╔══

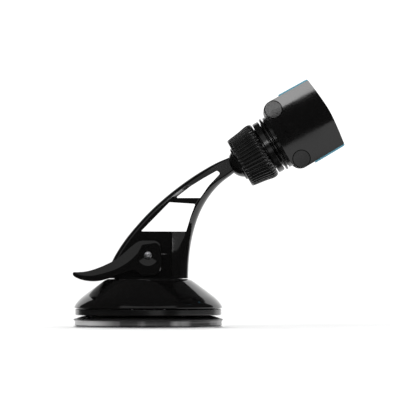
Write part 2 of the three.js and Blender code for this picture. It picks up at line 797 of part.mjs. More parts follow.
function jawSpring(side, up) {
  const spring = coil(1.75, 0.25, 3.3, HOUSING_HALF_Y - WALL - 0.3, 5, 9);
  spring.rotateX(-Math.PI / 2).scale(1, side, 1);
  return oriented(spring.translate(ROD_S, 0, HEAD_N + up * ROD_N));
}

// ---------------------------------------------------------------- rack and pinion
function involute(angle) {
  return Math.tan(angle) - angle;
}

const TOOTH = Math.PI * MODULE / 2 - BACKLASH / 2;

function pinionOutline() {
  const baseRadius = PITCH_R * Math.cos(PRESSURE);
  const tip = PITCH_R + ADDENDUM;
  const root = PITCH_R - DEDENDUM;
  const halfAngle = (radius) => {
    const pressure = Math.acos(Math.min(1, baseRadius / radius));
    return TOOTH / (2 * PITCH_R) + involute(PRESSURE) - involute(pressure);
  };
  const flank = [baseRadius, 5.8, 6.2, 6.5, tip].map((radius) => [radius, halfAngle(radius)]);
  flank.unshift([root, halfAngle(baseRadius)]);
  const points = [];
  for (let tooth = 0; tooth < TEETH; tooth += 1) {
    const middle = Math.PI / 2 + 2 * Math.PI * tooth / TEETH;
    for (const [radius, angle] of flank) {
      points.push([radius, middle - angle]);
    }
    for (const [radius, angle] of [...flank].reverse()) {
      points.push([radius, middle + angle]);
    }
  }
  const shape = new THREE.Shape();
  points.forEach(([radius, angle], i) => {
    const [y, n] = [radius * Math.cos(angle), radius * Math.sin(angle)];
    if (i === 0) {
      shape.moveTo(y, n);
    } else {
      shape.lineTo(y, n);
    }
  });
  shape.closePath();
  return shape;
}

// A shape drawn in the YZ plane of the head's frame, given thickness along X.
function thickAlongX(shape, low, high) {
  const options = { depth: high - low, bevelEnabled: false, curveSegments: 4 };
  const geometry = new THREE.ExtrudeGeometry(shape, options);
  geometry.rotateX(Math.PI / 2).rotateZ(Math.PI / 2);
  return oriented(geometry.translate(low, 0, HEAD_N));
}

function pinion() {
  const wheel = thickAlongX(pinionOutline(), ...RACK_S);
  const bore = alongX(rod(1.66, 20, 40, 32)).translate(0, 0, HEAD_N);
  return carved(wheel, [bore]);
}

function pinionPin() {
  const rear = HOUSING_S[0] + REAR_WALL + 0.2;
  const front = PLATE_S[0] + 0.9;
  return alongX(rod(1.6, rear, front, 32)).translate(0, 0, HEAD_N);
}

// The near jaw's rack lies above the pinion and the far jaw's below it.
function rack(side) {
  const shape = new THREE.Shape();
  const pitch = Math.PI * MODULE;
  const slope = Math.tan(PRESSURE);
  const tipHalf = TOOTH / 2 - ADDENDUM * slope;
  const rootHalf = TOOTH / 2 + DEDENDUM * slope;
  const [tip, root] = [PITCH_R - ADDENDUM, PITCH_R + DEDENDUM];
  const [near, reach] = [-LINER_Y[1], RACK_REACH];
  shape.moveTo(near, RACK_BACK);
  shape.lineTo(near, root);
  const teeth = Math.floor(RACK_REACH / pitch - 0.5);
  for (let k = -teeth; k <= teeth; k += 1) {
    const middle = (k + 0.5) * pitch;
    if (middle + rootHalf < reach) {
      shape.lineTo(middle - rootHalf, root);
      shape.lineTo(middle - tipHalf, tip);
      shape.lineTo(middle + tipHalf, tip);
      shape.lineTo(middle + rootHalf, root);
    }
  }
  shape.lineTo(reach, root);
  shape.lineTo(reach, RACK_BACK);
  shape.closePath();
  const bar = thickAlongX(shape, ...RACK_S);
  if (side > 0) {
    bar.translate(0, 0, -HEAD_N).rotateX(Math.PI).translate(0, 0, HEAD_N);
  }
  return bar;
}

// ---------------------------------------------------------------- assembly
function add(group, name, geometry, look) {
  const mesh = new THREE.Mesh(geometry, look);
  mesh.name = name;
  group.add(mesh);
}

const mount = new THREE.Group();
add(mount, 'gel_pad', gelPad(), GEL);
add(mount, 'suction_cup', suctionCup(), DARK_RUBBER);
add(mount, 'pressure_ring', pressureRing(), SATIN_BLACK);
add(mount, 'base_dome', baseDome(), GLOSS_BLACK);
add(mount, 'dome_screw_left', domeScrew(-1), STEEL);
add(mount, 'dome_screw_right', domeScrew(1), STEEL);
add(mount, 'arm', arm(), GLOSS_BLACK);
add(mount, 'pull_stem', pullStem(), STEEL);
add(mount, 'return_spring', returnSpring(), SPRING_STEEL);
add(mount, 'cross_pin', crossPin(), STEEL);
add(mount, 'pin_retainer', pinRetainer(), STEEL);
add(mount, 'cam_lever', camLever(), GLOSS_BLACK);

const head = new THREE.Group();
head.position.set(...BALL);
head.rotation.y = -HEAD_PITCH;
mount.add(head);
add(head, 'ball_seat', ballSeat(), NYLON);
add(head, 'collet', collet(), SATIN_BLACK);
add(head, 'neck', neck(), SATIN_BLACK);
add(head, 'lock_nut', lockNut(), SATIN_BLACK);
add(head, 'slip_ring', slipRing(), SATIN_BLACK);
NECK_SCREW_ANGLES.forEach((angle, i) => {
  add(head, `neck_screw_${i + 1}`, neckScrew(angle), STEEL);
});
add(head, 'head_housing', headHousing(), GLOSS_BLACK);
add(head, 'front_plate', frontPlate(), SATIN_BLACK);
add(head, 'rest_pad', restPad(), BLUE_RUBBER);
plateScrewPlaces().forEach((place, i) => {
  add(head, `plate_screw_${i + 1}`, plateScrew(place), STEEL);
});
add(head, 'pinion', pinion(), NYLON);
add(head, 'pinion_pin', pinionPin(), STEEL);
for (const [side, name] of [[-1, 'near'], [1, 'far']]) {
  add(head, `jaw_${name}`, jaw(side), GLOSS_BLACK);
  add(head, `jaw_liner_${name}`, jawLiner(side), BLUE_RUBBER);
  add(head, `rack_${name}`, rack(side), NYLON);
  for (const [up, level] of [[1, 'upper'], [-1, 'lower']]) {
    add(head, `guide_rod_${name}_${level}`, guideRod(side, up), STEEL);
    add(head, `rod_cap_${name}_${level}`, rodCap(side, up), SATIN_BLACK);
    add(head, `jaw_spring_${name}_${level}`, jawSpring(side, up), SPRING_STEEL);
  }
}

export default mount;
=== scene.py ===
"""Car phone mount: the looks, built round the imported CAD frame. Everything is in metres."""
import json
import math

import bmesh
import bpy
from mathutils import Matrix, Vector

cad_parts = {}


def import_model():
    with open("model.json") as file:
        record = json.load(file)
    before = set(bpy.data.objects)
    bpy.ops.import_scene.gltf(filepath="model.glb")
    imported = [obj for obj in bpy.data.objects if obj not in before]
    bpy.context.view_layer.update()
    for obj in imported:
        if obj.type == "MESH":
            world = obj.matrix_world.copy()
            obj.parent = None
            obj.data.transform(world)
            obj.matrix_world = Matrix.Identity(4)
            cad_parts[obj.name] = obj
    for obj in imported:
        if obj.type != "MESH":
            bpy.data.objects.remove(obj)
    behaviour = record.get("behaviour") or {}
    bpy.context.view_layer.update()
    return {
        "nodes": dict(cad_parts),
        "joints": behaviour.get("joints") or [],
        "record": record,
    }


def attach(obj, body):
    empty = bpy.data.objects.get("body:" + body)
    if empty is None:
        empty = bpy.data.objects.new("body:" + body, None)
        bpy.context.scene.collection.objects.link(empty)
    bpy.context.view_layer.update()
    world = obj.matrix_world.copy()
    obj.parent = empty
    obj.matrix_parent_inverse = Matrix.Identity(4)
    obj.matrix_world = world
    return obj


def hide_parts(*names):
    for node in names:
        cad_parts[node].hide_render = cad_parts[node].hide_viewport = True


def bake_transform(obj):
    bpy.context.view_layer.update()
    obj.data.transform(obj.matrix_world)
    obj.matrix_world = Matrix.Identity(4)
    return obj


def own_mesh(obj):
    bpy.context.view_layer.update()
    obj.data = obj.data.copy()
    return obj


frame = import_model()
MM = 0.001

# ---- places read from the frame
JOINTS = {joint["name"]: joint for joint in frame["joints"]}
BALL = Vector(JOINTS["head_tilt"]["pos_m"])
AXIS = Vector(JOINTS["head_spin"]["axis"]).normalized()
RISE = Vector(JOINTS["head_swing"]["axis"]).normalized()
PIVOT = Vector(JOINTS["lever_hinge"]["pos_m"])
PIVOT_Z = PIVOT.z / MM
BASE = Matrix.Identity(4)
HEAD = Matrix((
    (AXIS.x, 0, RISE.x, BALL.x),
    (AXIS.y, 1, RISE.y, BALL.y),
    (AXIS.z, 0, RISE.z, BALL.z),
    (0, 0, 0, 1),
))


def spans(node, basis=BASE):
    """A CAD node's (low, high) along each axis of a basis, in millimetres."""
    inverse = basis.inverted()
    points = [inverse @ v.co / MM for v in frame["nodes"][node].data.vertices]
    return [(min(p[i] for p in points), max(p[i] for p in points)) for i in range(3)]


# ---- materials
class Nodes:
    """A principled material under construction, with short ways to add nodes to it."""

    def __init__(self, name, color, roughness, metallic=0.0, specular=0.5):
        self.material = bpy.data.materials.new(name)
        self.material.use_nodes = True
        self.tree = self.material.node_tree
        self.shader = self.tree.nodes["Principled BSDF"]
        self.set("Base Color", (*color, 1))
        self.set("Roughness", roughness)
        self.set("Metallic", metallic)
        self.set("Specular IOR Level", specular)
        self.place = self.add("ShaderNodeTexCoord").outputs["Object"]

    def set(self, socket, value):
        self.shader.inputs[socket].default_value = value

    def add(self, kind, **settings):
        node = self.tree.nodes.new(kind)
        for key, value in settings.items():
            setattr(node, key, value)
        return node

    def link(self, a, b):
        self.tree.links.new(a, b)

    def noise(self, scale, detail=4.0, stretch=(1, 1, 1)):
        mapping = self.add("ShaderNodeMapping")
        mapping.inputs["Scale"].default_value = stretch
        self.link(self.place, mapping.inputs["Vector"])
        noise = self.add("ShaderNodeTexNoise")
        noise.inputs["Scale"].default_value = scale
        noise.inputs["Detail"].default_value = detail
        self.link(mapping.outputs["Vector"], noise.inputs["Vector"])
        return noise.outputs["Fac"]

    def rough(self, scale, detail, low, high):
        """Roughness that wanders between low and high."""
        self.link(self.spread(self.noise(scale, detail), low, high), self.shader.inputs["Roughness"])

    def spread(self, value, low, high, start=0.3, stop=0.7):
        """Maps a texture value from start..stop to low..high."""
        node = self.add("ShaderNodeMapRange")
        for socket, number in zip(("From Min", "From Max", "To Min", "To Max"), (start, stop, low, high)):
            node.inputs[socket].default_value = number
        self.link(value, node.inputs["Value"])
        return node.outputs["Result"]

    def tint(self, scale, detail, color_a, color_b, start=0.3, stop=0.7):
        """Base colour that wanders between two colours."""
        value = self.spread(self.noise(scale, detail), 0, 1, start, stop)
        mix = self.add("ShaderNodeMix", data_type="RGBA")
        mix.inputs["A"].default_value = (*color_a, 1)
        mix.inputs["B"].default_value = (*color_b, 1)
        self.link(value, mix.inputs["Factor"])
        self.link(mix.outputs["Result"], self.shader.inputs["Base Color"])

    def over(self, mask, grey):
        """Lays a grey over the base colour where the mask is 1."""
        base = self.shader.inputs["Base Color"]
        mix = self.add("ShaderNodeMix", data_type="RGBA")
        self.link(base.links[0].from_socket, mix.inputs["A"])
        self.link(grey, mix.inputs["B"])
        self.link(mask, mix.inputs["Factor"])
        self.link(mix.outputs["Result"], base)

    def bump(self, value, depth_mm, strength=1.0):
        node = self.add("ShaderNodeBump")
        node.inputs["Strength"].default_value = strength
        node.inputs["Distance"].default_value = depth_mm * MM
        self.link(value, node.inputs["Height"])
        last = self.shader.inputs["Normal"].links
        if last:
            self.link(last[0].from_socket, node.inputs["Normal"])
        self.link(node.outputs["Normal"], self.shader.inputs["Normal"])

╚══

EXERCISE REQUIREMENTS - Your output shall consist solely of the lines from the line with "guideRod(side, up), STEEL);" to the line with "before = set(bpy.data.objects)", reproduced exactly, both ends included.

FULL OUTPUT -
    add(head, `guide_rod_${name}_${level}`, guideRod(side, up), STEEL);
    add(head, `rod_cap_${name}_${level}`, rodCap(side, up), SATIN_BLACK);
    add(head, `jaw_spring_${name}_${level}`, jawSpring(side, up), SPRING_STEEL);
  }
}

export default mount;
=== scene.py ===
"""Car phone mount: the looks, built round the imported CAD frame. Everything is in metres."""
import json
import math

import bmesh
import bpy
from mathutils import Matrix, Vector

cad_parts = {}


def import_model():
    with open("model.json") as file:
        record = json.load(file)
    before = set(bpy.data.objects)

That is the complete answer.